__What is being asked__. Every line of the material that follows must be printed again exactly.
#### Exercise materials
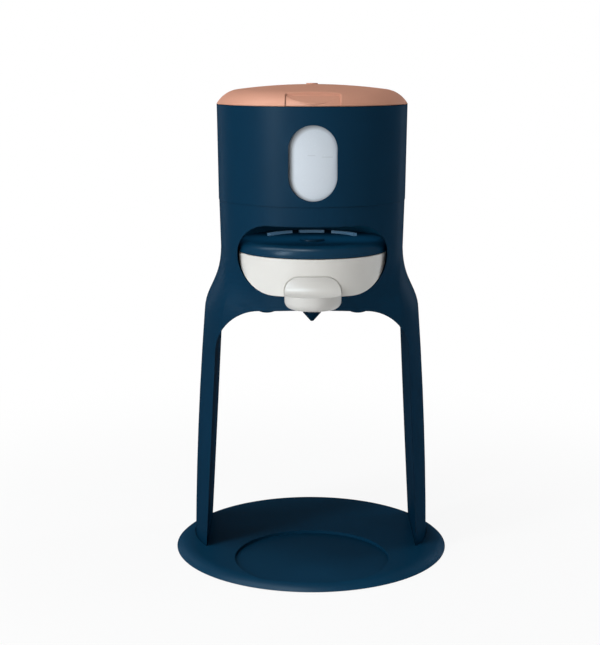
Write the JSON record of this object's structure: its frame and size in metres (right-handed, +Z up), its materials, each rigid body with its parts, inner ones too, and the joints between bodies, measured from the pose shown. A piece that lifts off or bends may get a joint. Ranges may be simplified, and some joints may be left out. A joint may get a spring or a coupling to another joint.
{
  "type": "baby formula maker",
  "caption": "Round base with a two-legged arch that carries a round head: lidded water tank, push-button panel, pull-out powder drawer and pointed outlet over a sunk bottle place.",
  "frame": {"origin": "centre of the face that the round base stands on", "axes": "+Z up, front with the drawer's grip towards -Y, +X to the right as seen from the front"},
  "size_m": [0.2, 0.212, 0.3402],
  "materials": {
    "navy_plastic": "satin moulded",
    "dark_plastic": "satin moulded",
    "copper_plastic": "satin pearl",
    "white_plastic": "satin moulded",
    "clear_plastic": "translucent",
    "light_plastic": "diffusing",
    "inner_plastic": "moulded",
    "steel": "brushed",
    "winding": "wound",
    "ceramic": "sleeved",
    "silicone": "soft",
    "rubber": "soft",
    "board": "circuit board"
  },
  "bodies": {
    "machine": {"base_plate": "navy_plastic", "anti_slip_ring": "rubber", "leg_screws": "steel", "stand_frame": "navy_plastic", "drawer_well": "dark_plastic", "deck_plate": "dark_plastic", "hole_plugs": "navy_plastic", "outlet_nozzle": "dark_plastic", "tank_casing": "navy_plastic", "sight_window": "clear_plastic", "water_tank": "clear_plastic", "tank_seal": "silicone", "heater_plate": "steel", "heating_element": "steel", "heater_support": "dark_plastic", "thermostat": "steel", "thermal_fuse": "ceramic", "inlet_tube": "silicone", "valve_body": "inner_plastic", "valve_coil": "winding", "valve_spring": "steel", "outlet_tube": "silicone", "spray_head": "inner_plastic", "control_panel": "navy_plastic", "panel_base": "dark_plastic", "panel_board": "board", "light_guides": "light_plastic", "status_lamps": "light_plastic", "button_spring": "steel", "button_switch": "rubber", "power_board": "board", "cord_inlet": "rubber", "hinge_pin": "steel"},
    "lid": {"lid": "copper_plastic", "lid_liner": "white_plastic", "lid_seal": "silicone"},
    "drawer": {"drawer_bowl": "white_plastic", "drawer_handle": "white_plastic", "mixing_strainer": "inner_plastic"},
    "button": {"push_button": "navy_plastic"},
    "plunger": {"valve_plunger": "steel"}
  },
  "joints": [
    {"name": "lid_hinge", "type": "hinge", "parent": "machine", "child": "lid", "pos_m": [0, 0.0495, 0.3279], "axis": [-1, 0, 0], "range_deg": [0, 95]},
    {"name": "drawer_slide", "type": "slide", "parent": "machine", "child": "drawer", "axis": [0, -1, 0], "range_m": [0, 0.1]},
    {"name": "button_press", "type": "slide", "parent": "machine", "child": "button", "axis": [0, 0, -1], "range_m": [0, 0.0015], "stiffness_N_per_m": 400, "deforming": ["button_spring"]},
    {"name": "plunger_stroke", "type": "slide", "parent": "machine", "child": "plunger", "axis": [0, 0, -1], "range_m": [0, 0.002], "stiffness_N_per_m": 400, "deforming": ["valve_spring"]}
  ]
}
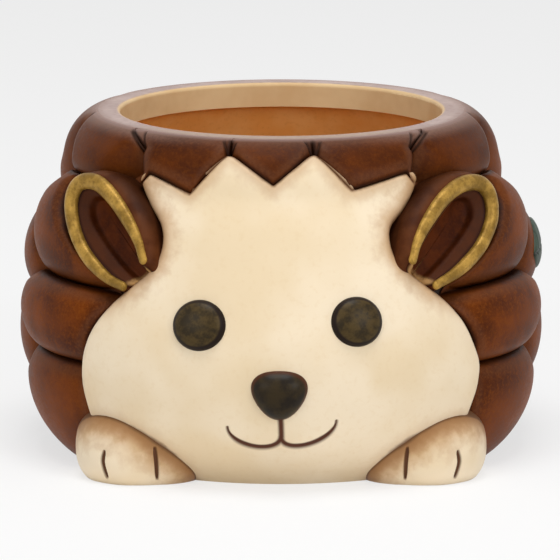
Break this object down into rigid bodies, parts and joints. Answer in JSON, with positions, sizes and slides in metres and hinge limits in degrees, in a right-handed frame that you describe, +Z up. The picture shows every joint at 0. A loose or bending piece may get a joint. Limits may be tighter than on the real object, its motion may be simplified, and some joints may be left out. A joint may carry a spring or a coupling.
{
  "type": "animal shaped planter",
  "caption": "Round-bellied ceramic cachepot shaped as a hedgehog, with a cream face, pillow-shaped quills, cupped ears and paws round an open pot that takes a plant in its nursery pot.",
  "frame": {"origin": "middle of the round foot, on the ground", "axes": "+Z up through the open mouth, the face looks along -Y, +X to the right as the face is seen from the front"},
  "size_m": [0.2012, 0.21, 0.128],
  "materials": {
    "inside_clay": "satin",
    "rim_glaze": "satin",
    "cream_glaze": "satin",
    "eye_glaze": "satin",
    "nose_glaze": "satin",
    "ear_glaze": "satin",
    "gold_rim": "satin",
    "leaf_glaze": "satin",
    "quill_glaze": "satin"
  },
  "bodies": {
    "root": {"barrel_wall": "inside_clay", "base_slab": "inside_clay", "ear_left": "ear_glaze", "ear_right": "ear_glaze", "ear_rim_left": "gold_rim", "ear_rim_right": "gold_rim", "eye_left": "eye_glaze", "eye_right": "eye_glaze", "face": "cream_glaze", "leaf": "leaf_glaze", "nose": "nose_glaze", "paw_left": "cream_glaze", "paw_right": "cream_glaze", "quill_back_high": "quill_glaze", "quill_back_low": "quill_glaze", "quill_back_middle": "quill_glaze", "quill_crown_back": "quill_glaze", "quill_crown_front_left": "quill_glaze", "quill_crown_front_middle": "quill_glaze", "quill_crown_front_right": "quill_glaze", "quill_crown_left_1": "quill_glaze", "quill_crown_left_2": "quill_glaze", "quill_crown_left_3": "quill_glaze", "quill_crown_right_1": "quill_glaze", "quill_crown_right_2": "quill_glaze", "quill_crown_right_3": "quill_glaze", "quill_left_1_high": "quill_glaze", "quill_left_1_low": "quill_glaze", "quill_left_1_middle": "quill_glaze", "quill_left_2_high": "quill_glaze", "quill_left_2_low": "quill_glaze", "quill_left_2_middle": "quill_glaze", "quill_left_3_high": "quill_glaze", "quill_left_3_low": "quill_glaze", "quill_left_3_middle": "quill_glaze", "quill_right_1_high": "quill_glaze", "quill_right_1_low": "quill_glaze", "quill_right_1_middle": "quill_glaze", "quill_right_2_high": "quill_glaze", "quill_right_2_low": "quill_glaze", "quill_right_2_middle": "quill_glaze", "quill_right_3_high": "quill_glaze", "quill_right_3_low": "quill_glaze", "quill_right_3_middle": "quill_glaze", "rim_collar": "rim_glaze"}
  },
  "joints": []
}
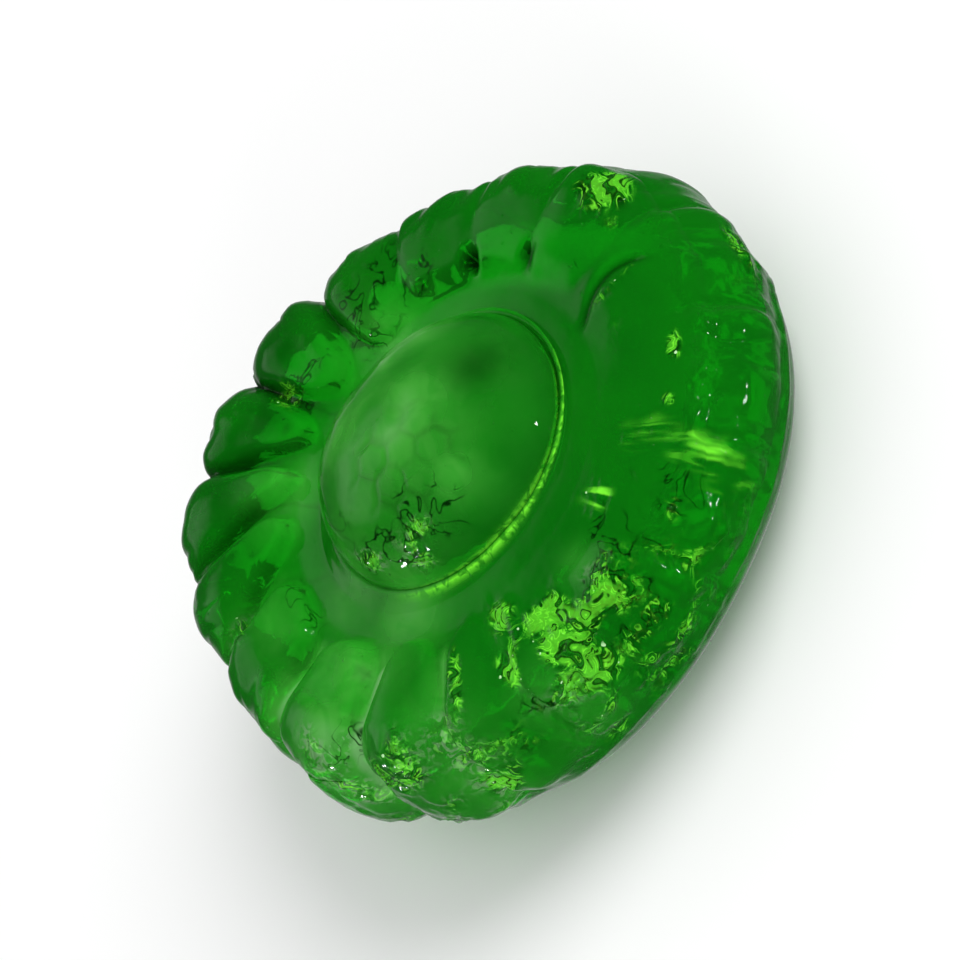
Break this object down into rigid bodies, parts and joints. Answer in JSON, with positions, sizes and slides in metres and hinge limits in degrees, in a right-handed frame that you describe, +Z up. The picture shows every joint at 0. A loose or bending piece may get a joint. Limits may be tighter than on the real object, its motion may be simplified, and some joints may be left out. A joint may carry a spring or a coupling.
{
  "type": "hard candy",
  "caption": "Round moulded hard candy of clear green boiled sugar, with a domed button inside a ring of petals and a fluted side, lying on its flat back.",
  "frame": {"origin": "on the flat back, under the middle of the outline seen from above", "axes": "+Z up, out of the decorated face; +X and +Y across the candy"},
  "size_m": [0.0254, 0.0228, 0.0112],
  "materials": {
    "boiled_sugar": "clear green boiled sugar, glossy as it leaves the mould"
  },
  "bodies": {
    "root": {"candy": "boiled_sugar"}
  },
  "joints": []
}
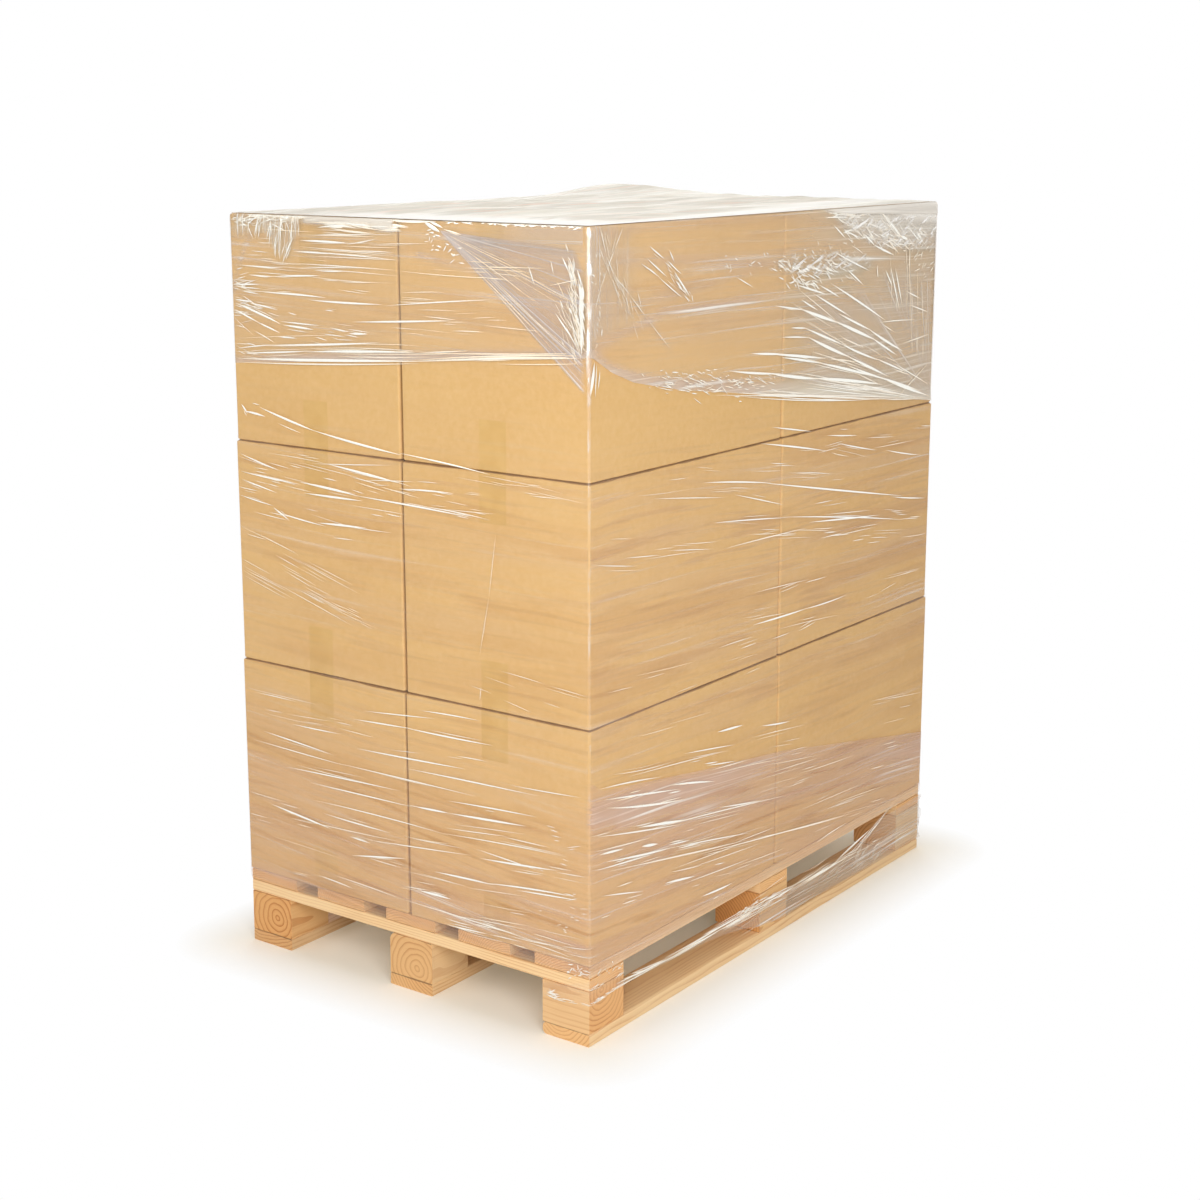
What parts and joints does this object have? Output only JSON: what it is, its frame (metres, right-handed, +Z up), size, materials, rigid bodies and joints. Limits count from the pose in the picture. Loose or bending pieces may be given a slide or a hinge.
########
__Reply to the exercise__.
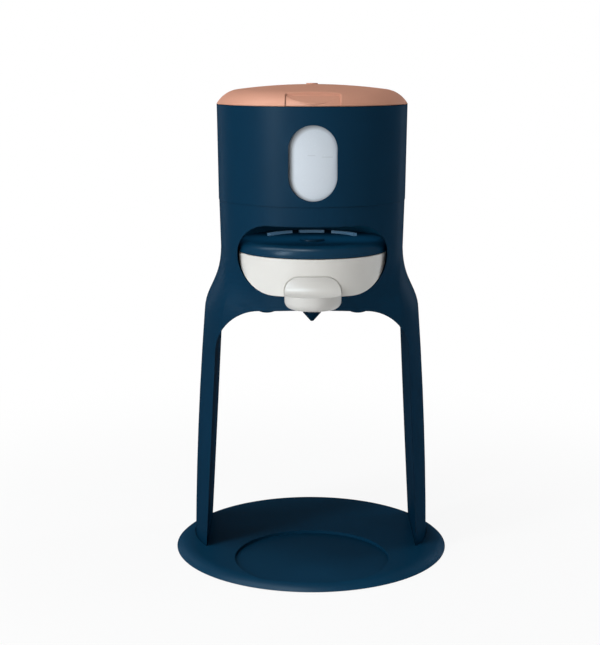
Write the JSON record of this object's structure: its frame and size in metres (right-handed, +Z up), its materials, each rigid body with its parts, inner ones too, and the joints between bodies, measured from the pose shown. A piece that lifts off or bends may get a joint. Ranges may be simplified, and some joints may be left out. A joint may get a spring or a coupling to another joint.
{
  "type": "baby formula maker",
  "caption": "Round base with a two-legged arch that carries a round head: lidded water tank, push-button panel, pull-out powder drawer and pointed outlet over a sunk bottle place.",
  "frame": {"origin": "centre of the face that the round base stands on", "axes": "+Z up, front with the drawer's grip towards -Y, +X to the right as seen from the front"},
  "size_m": [0.2, 0.212, 0.3402],
  "materials": {
    "navy_plastic": "satin moulded",
    "dark_plastic": "satin moulded",
    "copper_plastic": "satin pearl",
    "white_plastic": "satin moulded",
    "clear_plastic": "translucent",
    "light_plastic": "diffusing",
    "inner_plastic": "moulded",
    "steel": "brushed",
    "winding": "wound",
    "ceramic": "sleeved",
    "silicone": "soft",
    "rubber": "soft",
    "board": "circuit board"
  },
  "bodies": {
    "machine": {"base_plate": "navy_plastic", "anti_slip_ring": "rubber", "leg_screws": "steel", "stand_frame": "navy_plastic", "drawer_well": "dark_plastic", "deck_plate": "dark_plastic", "hole_plugs": "navy_plastic", "outlet_nozzle": "dark_plastic", "tank_casing": "navy_plastic", "sight_window": "clear_plastic", "water_tank": "clear_plastic", "tank_seal": "silicone", "heater_plate": "steel", "heating_element": "steel", "heater_support": "dark_plastic", "thermostat": "steel", "thermal_fuse": "ceramic", "inlet_tube": "silicone", "valve_body": "inner_plastic", "valve_coil": "winding", "valve_spring": "steel", "outlet_tube": "silicone", "spray_head": "inner_plastic", "control_panel": "navy_plastic", "panel_base": "dark_plastic", "panel_board": "board", "light_guides": "light_plastic", "status_lamps": "light_plastic", "button_spring": "steel", "button_switch": "rubber", "power_board": "board", "cord_inlet": "rubber", "hinge_pin": "steel"},
    "lid": {"lid": "copper_plastic", "lid_liner": "white_plastic", "lid_seal": "silicone"},
    "drawer": {"drawer_bowl": "white_plastic", "drawer_handle": "white_plastic", "mixing_strainer": "inner_plastic"},
    "button": {"push_button": "navy_plastic"},
    "plunger": {"valve_plunger": "steel"}
  },
  "joints": [
    {"name": "lid_hinge", "type": "hinge", "parent": "machine", "child": "lid", "pos_m": [0, 0.0495, 0.3279], "axis": [-1, 0, 0], "range_deg": [0, 95]},
    {"name": "drawer_slide", "type": "slide", "parent": "machine", "child": "drawer", "axis": [0, -1, 0], "range_m": [0, 0.1]},
    {"name": "button_press", "type": "slide", "parent": "machine", "child": "button", "axis": [0, 0, -1], "range_m": [0, 0.0015], "stiffness_N_per_m": 400, "deforming": ["button_spring"]},
    {"name": "plunger_stroke", "type": "slide", "parent": "machine", "child": "plunger", "axis": [0, 0, -1], "range_m": [0, 0.002], "stiffness_N_per_m": 400, "deforming": ["valve_spring"]}
  ]
}
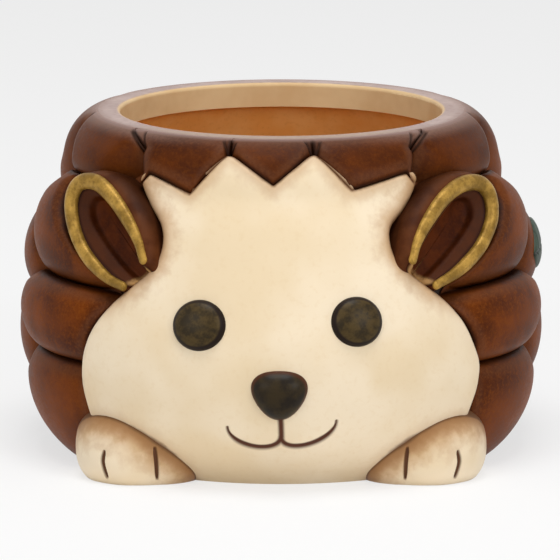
Break this object down into rigid bodies, parts and joints. Answer in JSON, with positions, sizes and slides in metres and hinge limits in degrees, in a right-handed frame that you describe, +Z up. The picture shows every joint at 0. A loose or bending piece may get a joint. Limits may be tighter than on the real object, its motion may be simplified, and some joints may be left out. A joint may carry a spring or a coupling.
{
  "type": "animal shaped planter",
  "caption": "Round-bellied ceramic cachepot shaped as a hedgehog, with a cream face, pillow-shaped quills, cupped ears and paws round an open pot that takes a plant in its nursery pot.",
  "frame": {"origin": "middle of the round foot, on the ground", "axes": "+Z up through the open mouth, the face looks along -Y, +X to the right as the face is seen from the front"},
  "size_m": [0.2012, 0.21, 0.128],
  "materials": {
    "inside_clay": "satin",
    "rim_glaze": "satin",
    "cream_glaze": "satin",
    "eye_glaze": "satin",
    "nose_glaze": "satin",
    "ear_glaze": "satin",
    "gold_rim": "satin",
    "leaf_glaze": "satin",
    "quill_glaze": "satin"
  },
  "bodies": {
    "root": {"barrel_wall": "inside_clay", "base_slab": "inside_clay", "ear_left": "ear_glaze", "ear_right": "ear_glaze", "ear_rim_left": "gold_rim", "ear_rim_right": "gold_rim", "eye_left": "eye_glaze", "eye_right": "eye_glaze", "face": "cream_glaze", "leaf": "leaf_glaze", "nose": "nose_glaze", "paw_left": "cream_glaze", "paw_right": "cream_glaze", "quill_back_high": "quill_glaze", "quill_back_low": "quill_glaze", "quill_back_middle": "quill_glaze", "quill_crown_back": "quill_glaze", "quill_crown_front_left": "quill_glaze", "quill_crown_front_middle": "quill_glaze", "quill_crown_front_right": "quill_glaze", "quill_crown_left_1": "quill_glaze", "quill_crown_left_2": "quill_glaze", "quill_crown_left_3": "quill_glaze", "quill_crown_right_1": "quill_glaze", "quill_crown_right_2": "quill_glaze", "quill_crown_right_3": "quill_glaze", "quill_left_1_high": "quill_glaze", "quill_left_1_low": "quill_glaze", "quill_left_1_middle": "quill_glaze", "quill_left_2_high": "quill_glaze", "quill_left_2_low": "quill_glaze", "quill_left_2_middle": "quill_glaze", "quill_left_3_high": "quill_glaze", "quill_left_3_low": "quill_glaze", "quill_left_3_middle": "quill_glaze", "quill_right_1_high": "quill_glaze", "quill_right_1_low": "quill_glaze", "quill_right_1_middle": "quill_glaze", "quill_right_2_high": "quill_glaze", "quill_right_2_low": "quill_glaze", "quill_right_2_middle": "quill_glaze", "quill_right_3_high": "quill_glaze", "quill_right_3_low": "quill_glaze", "quill_right_3_middle": "quill_glaze", "rim_collar": "rim_glaze"}
  },
  "joints": []
}
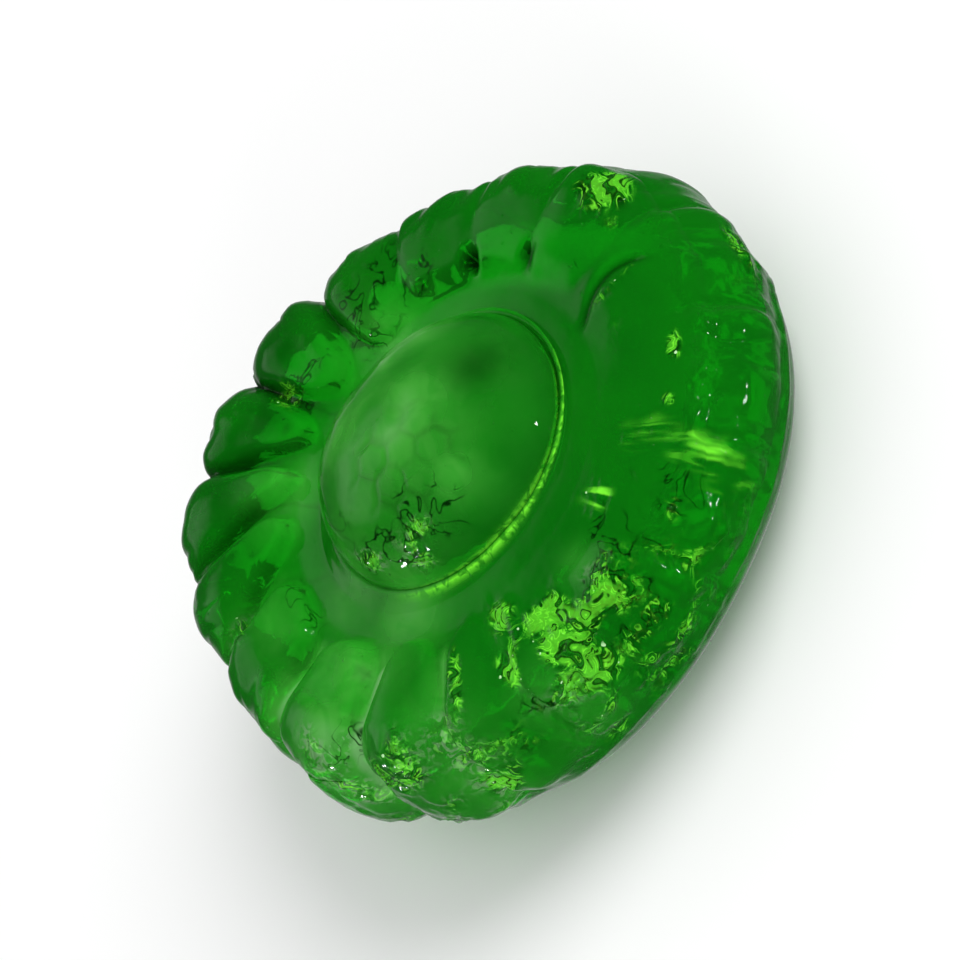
Break this object down into rigid bodies, parts and joints. Answer in JSON, with positions, sizes and slides in metres and hinge limits in degrees, in a right-handed frame that you describe, +Z up. The picture shows every joint at 0. A loose or bending piece may get a joint. Limits may be tighter than on the real object, its motion may be simplified, and some joints may be left out. A joint may carry a spring or a coupling.
{
  "type": "hard candy",
  "caption": "Round moulded hard candy of clear green boiled sugar, with a domed button inside a ring of petals and a fluted side, lying on its flat back.",
  "frame": {"origin": "on the flat back, under the middle of the outline seen from above", "axes": "+Z up, out of the decorated face; +X and +Y across the candy"},
  "size_m": [0.0254, 0.0228, 0.0112],
  "materials": {
    "boiled_sugar": "clear green boiled sugar, glossy as it leaves the mould"
  },
  "bodies": {
    "root": {"candy": "boiled_sugar"}
  },
  "joints": []
}
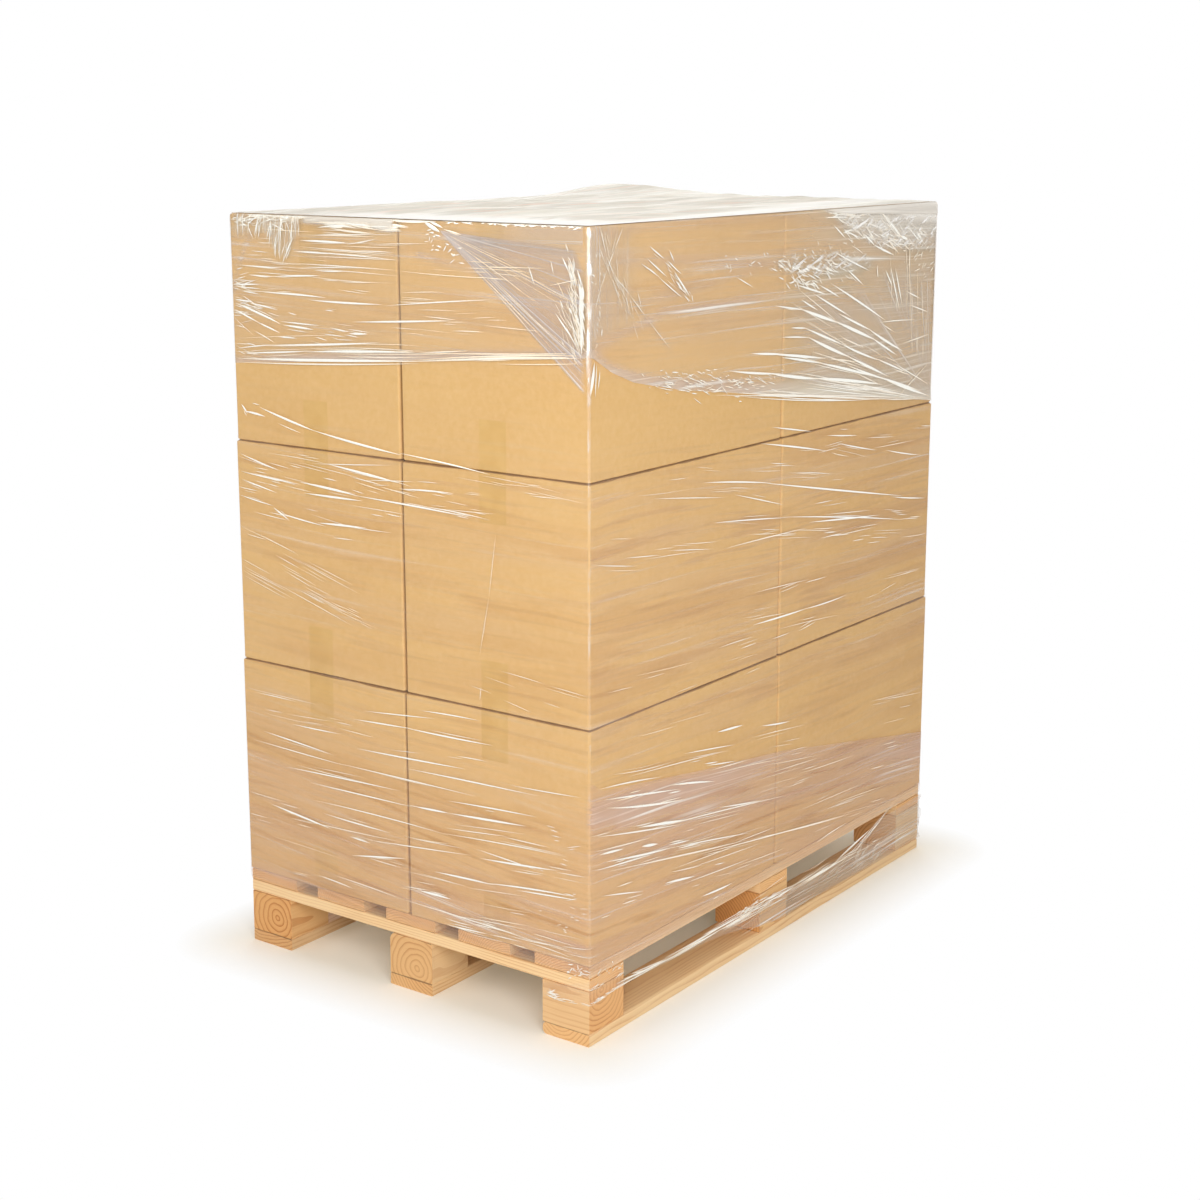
What parts and joints does this object have? Output only JSON: what it is, its frame (metres, right-handed, +Z up), size, materials, rigid bodies and joints. Limits count from the pose in the picture. Loose or bending pieces may be given a slide or a hinge.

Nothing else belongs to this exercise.